Travers was at the premiere, having invited herself. The film shows her weeping at the cinematic realization of her internal codes and conflicts as diagnosed by Doktor Walt. She did in fact cry, but the tears were tears of rage as she realized how she’d been had.
So I liked Mr. Banks— it’s a fine, well-acted fairy tale— but as history it’s bunk. And Disney’s Mary Poppins lives on, both for those of you who like it and those who don’t.
Or maybe for those of you who just watch it for Dick Van Dyke’s surreal attempts at a cockney dialect.
Well, that’s just it. I completely divorce Mary Poppins, the movie, from Mary Poppins the book. I don’t assume they have much in common beyond the title. DVD’s attempts at a cockney accent amuse. The silliness of the entire production amuses. It does indeed enthrall a child, the kid has played it over and over, especially when not feeling well. I respect that.
But I never liked Disney’s murders of various stories and books, whether sanctioned or not. One had to accept the film as something other, a fairy tale, as you said, though he was rather murderous to those as well.
I don’t really want to see the movie, having realized that it rewrites history with such a heavy hand. And that’s saying something because Emma Thompson is one of my favorite actresses to watch.
Oz
Emma Thompson is not in nomination Oscar: Scandal. She as great talent.
I have seen and enjoyed Disney’s “Mary Poppins” many times since childhood, and I enjoy it though is a sweet bit of fluff and Julie Andrews is not nearly as acerbic as her counterpart in the books (which I have read several times). I have also seen and enjoyed the stage musical, which is a little darker and less sugary than the movie (Brimstone and Treacle, anyone?) I enjoyed “Saving Mr. Banks” very much. It may have been a “fairy tale” version but I enjoyed the battle of wits between Ms. Travers and Uncle Walt, and was moved by the odd friendship that grew between Travers and her driver.

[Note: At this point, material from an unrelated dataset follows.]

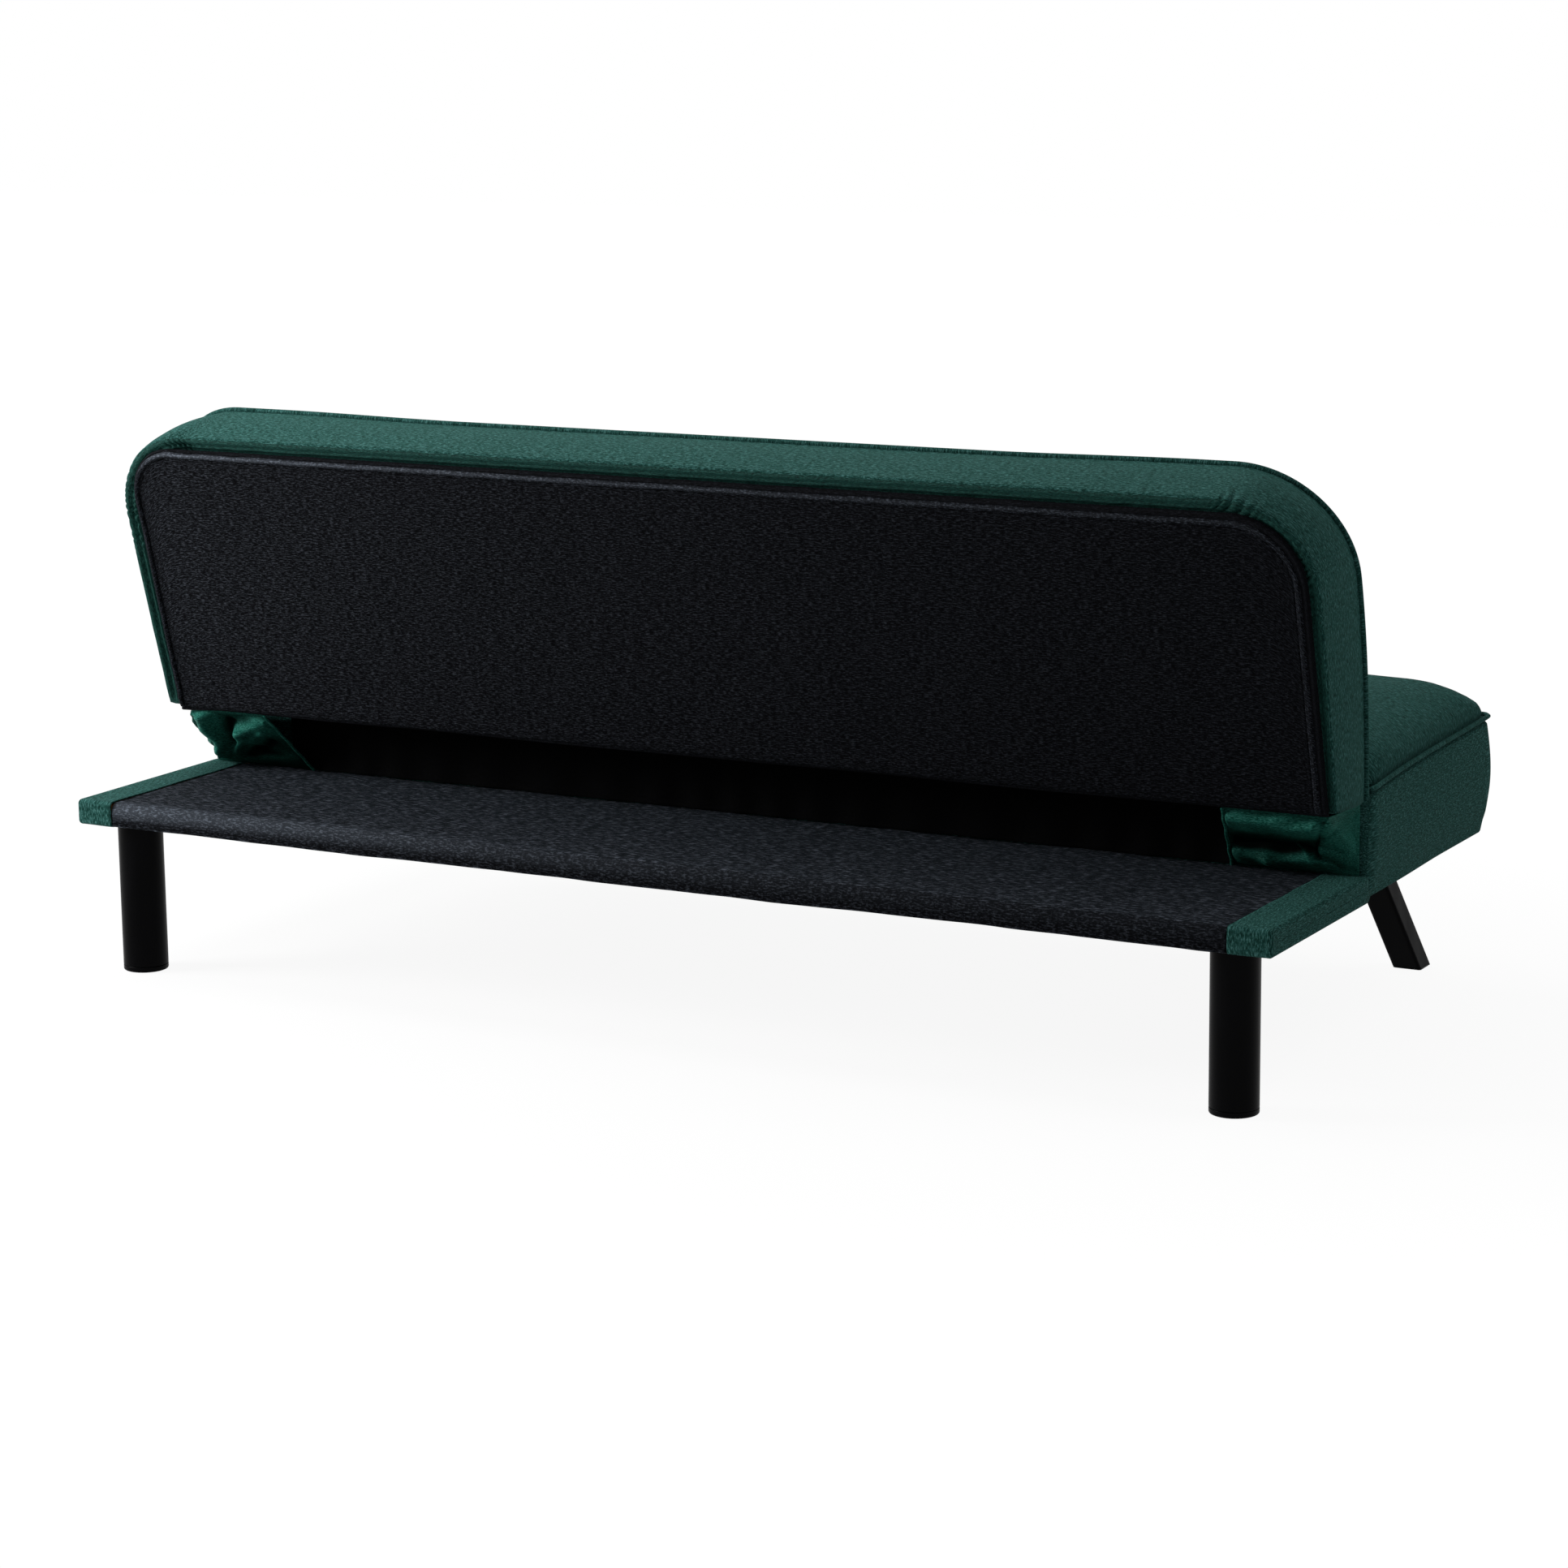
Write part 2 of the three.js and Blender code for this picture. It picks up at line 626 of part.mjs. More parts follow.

I admit to being a fan of Disney’s animated fairy tales, though I like the newer ones with strong minded heroines (Belle, Mulan and Merida come to mind) rather than the sweet drippy little heroines either waiting to be rescued by their prince charming (Cinderella, Sleeping Beauty, Snow White) or willing to give up absolutely everything for their man (The Little Mermaid) That said, I just love the look of the Disney cartoons.